What arrow weight do do guys think would be good for northeast whitetail? I'm gonna use 100gr hellrazors. 60lb draw


----------



## dwagoner (Sep 27, 2007)

first lemme ask why a 340 spine for just 60lb bow??? how long are your arrows??


----------



## VORTEC429 (Jul 12, 2012)

Well they were free. I think they are 30inch. I'm up for suggestions. I have a 28in draw.


----------



## Brad's Hoyt (Jun 6, 2010)

you should try a 400 spine and cut your arrows to 1 to 2" past the rest... and there is no reason you can't be confident beyond 25 yards. you will still be fine at longer ranges depending on how much you practice and at what range you are consistently accurate.


----------



## millstonesuper (Nov 28, 2003)

Here is a good read for you. http://bowsite.com/bowsite/features/practical_bowhunter/penetration/index.cfm Mass and speed are both components of KE. You can have a lighter arrow that goes faster and = x amount of KE. you can have a heavier arrow go slower and = the same amount of KE. You have to decide fo ryourself.
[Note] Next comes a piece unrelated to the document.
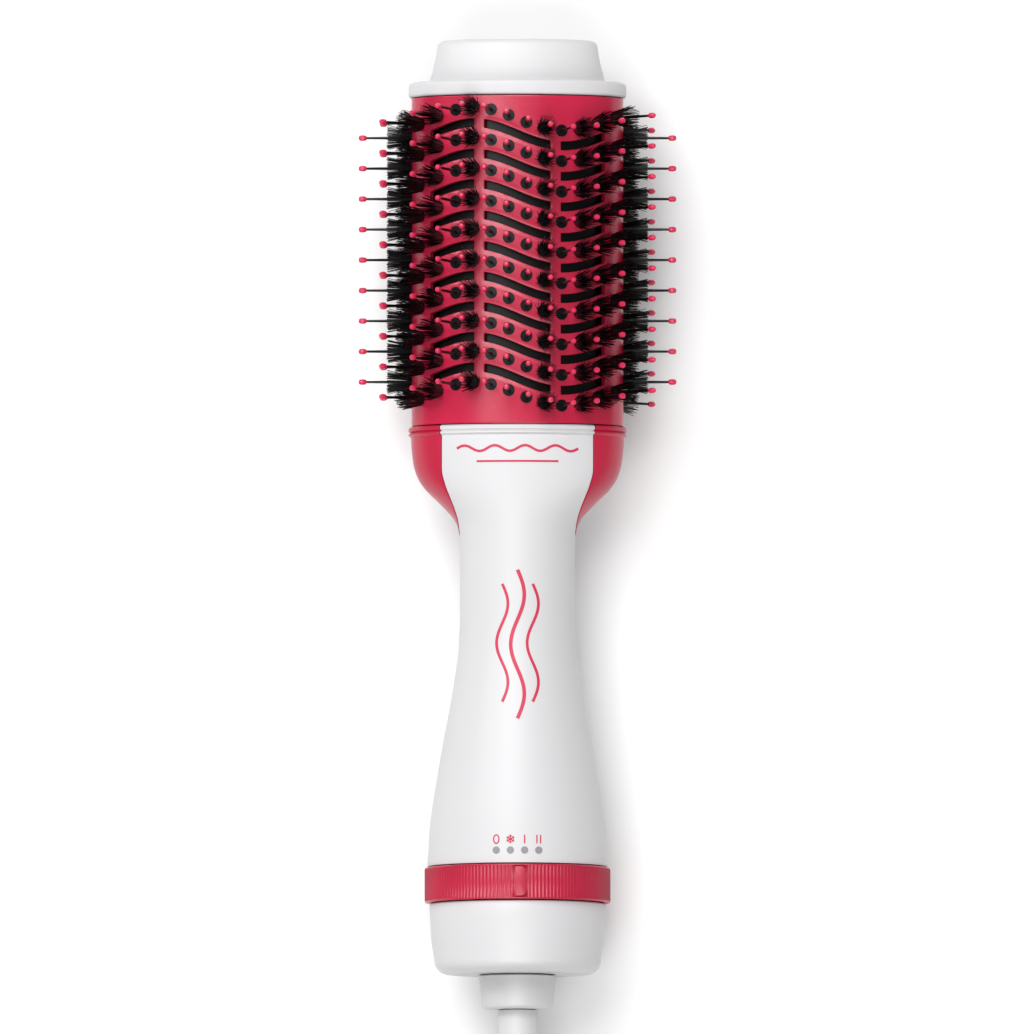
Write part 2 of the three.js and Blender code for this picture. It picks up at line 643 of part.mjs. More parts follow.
const CORD_ROUTE = [
  [0, exit.y, exit.z], [0, exit.y - 6, exit.z - 0.3], [1.2, exit.y - 18, exit.z - 2.2],
  [4.6, exit.y - 32, exit.z - 8.4], [9.6, exit.y - 46, exit.z - 16.6], [14.8, exit.y - 60, 7.6],
  [18.4, exit.y - 74, 4.2], [meetX, meetY, CORD_RADIUS + COIL_LIFT],
];
const route = new THREE.CatmullRomCurve3(CORD_ROUTE.map((p) => new THREE.Vector3(...p)));
add("cord_tube", sweep(route, CORD_RADIUS, 10, 8), WHITE, lying);

const COIL_TOP = COIL_LIFT + COIL_LAYERS * 2 * CORD_RADIUS;
const coilInner = COIL_INNER_TURN - CORD_RADIUS;
const coilOuter = COIL_OUTER_TURN + CORD_RADIUS;
const coil = add("cord_coil", hoop(coilInner, coilOuter, COIL_LIFT, COIL_TOP, 28), WHITE, lying);
coil.position.set(COIL_CENTRE_X, coilY, 0);

// The last of the cord runs half round on top of the coil, clockwise, and comes down beside it.
const PLUG_AXIS_Z = 7.3;
const tailX = COIL_CENTRE_X - TAIL_RADIUS;
const tailZ = COIL_TOP + 2 * GAP + CORD_RADIUS;
const tailTurn = [-40, -75, -110, -145].map((degrees) => {
  const angle = radians(degrees);
  return [COIL_CENTRE_X + TAIL_RADIUS * Math.cos(angle), coilY + TAIL_RADIUS * Math.sin(angle), tailZ];
});
const TAIL_ROUTE = [
  ...tailTurn, [tailX, coilY, tailZ], [tailX, coilY + 24, tailZ - 0.1], [tailX, coilY + 36, tailZ - 2.2],
  [tailX, coilY + 51, 16.2], [tailX, coilY + 66, 8.6], [tailX, coilY + TAIL_REACH, PLUG_AXIS_Z],
];
const tail = new THREE.CatmullRomCurve3(TAIL_ROUTE.map((p) => new THREE.Vector3(...p)));
add("cord_tail", sweep(tail, CORD_RADIUS, 10, 12), WHITE, lying);

function cordTie() {
  const [near, far] = [coilInner - 0.9, coilOuter + 0.5];
  const top = COIL_TOP + 0.3;
  return cut(block(-4, 4, near - 0.7, far + 0.7, 0, top + 0.7), block(-5, 5, near, far, 0.6, top));
}

add("cord_tie", cordTie(), BLACK, lying).position.set(COIL_CENTRE_X, coilY, 0);

// ---------------------------------------------------------------- plug, lying flat beside the coil

const plug = new THREE.Group();
plug.position.set(tailX, coilY + TAIL_REACH + 2 * GAP, PLUG_AXIS_Z);
lying.add(plug);

function plugBody() {
  const outline = new THREE.Shape([
    [-7, 0], [7, 0], [10, 6], [13, 12], [13, PLUG_LENGTH], [-13, PLUG_LENGTH], [-13, 12], [-10, 6],
  ].map(([x, y]) => new THREE.Vector2(x, y)));
  const slab = new THREE.ExtrudeGeometry(outline, { depth: 2 * PLUG_AXIS_Z - 0.6, bevelEnabled: false });
  return slab.translate(0, RELIEF_LENGTH + GAP, 0.3 - PLUG_AXIS_Z);
}

const plugRelief = turned([[0, 0], [4.4, 0], [6.2, RELIEF_LENGTH], [0, RELIEF_LENGTH]], 12);
add("plug_relief", plugRelief.rotateX(-Math.PI / 2), WHITE, plug);
add("plug_body", plugBody(), WHITE, plug);
for (const [number, x] of [[1, -9.5], [2, 9.5]]) {
  const foot = RELIEF_LENGTH + PLUG_LENGTH + 2 * GAP;
  const pin = rod(2.0, foot, foot + 19, 10).rotateX(-Math.PI / 2);
  add(`plug_pin_${number}`, pin, BRASS, plug).position.x = x;
}

export default lying;
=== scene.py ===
"""The looks of a hot air brush: an oval bristled barrel on a round handle, with its cord coiled.

Shapes are modelled upright in the tool's own frame, in millimetres: +Z runs along the tool from the
cord end to the tip, and -Y is the front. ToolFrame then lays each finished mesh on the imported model.
"""

import json
import logging
import math
import random
from collections.abc import Callable, Iterable, Sequence
from dataclasses import dataclass, field
from enum import Enum
from typing import Any

import bmesh
import bpy
from mathutils import Matrix, Vector

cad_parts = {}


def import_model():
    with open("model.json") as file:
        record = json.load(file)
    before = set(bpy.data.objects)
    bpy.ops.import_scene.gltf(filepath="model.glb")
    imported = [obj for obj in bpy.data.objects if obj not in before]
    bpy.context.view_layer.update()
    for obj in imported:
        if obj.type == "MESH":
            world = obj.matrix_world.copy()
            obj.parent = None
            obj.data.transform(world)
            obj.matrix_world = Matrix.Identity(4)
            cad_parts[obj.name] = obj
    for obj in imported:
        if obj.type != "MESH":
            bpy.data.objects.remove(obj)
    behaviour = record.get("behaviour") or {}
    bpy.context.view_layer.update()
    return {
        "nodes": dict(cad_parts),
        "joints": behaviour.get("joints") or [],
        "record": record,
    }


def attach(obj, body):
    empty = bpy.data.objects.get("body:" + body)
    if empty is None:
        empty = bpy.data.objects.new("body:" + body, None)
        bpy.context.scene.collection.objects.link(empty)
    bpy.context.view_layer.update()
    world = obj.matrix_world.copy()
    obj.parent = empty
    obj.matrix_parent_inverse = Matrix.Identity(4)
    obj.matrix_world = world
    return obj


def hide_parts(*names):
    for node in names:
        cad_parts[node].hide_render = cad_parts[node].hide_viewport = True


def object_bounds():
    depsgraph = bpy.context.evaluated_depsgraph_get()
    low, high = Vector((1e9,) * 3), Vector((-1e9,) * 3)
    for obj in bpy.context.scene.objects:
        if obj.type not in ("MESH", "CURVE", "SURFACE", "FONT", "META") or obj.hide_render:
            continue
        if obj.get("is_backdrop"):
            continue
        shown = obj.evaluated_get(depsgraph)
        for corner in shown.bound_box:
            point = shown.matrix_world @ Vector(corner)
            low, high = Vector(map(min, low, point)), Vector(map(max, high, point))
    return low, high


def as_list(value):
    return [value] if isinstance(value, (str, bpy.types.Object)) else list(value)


LOG = logging.getLogger("hot_air_brush")
MM = 0.001
Outline = Sequence[tuple[float, float]]
Place = Callable[[float, float], Vector]

IMAGE_HEIGHT = 1034


class Body(Enum):
    """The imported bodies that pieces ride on."""

    TOOL = "tool"
    SELECTOR = "selector"
    SWIVEL = "swivel"


class Face(Enum):
    """The two faces of the tool, by the sign of Y."""

    FRONT = -1
    BACK = 1

    @property
    def label(self) -> str:
        """The face's name as it stands in a piece's name."""
        return self.name.lower()


# ---------------------------------------------------------------- small helpers


def linear(hexadecimal: str) -> tuple[float, float, float, float]:
    """Turns an sRGB hex colour into linear light.

    Args:
        hexadecimal: six digits, such as "d92f55".

    Returns:
        Red, green, blue and an alpha of one.
    """
    channels = [int(hexadecimal[i : i + 2], 16) / 255 for i in (0, 2, 4)]
    light = [c / 12.92 if c <= 0.04045 else ((c + 0.055) / 1.055) ** 2.4 for c in channels]
    return (*light, 1.0)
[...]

I have tested and done the math for my setup with both an easton flatline and easton axis arrow. The total KE for the heavier axis arrow is 64.15#. The Flatline is 63.4#, but shoots 17 fps faster. The 17 fps faster arrow outweighs the minor loss of .75# of KE all day long. And as far as the difference in noise being lighter - I say hogwash. Unless you have super human ears not noticeable. fwiw my axis shaft weghed 383 grains and the flatline is 336 grains. draw weight is 62#. If your Flatlines are flying well and tune good and they were free, I wouldnt spend the $ to go to the full metal jackets, unless you were going to start hog hunting or shooting cape water buffalo, but since you said you are in the northeast I am assuming you are chasing whitetails and possibly black bears. Just my .02 .


----------



## rkswyo (Jun 1, 2009)

The Flatlines have performed well for me and they are a very durable shaft as well.


----------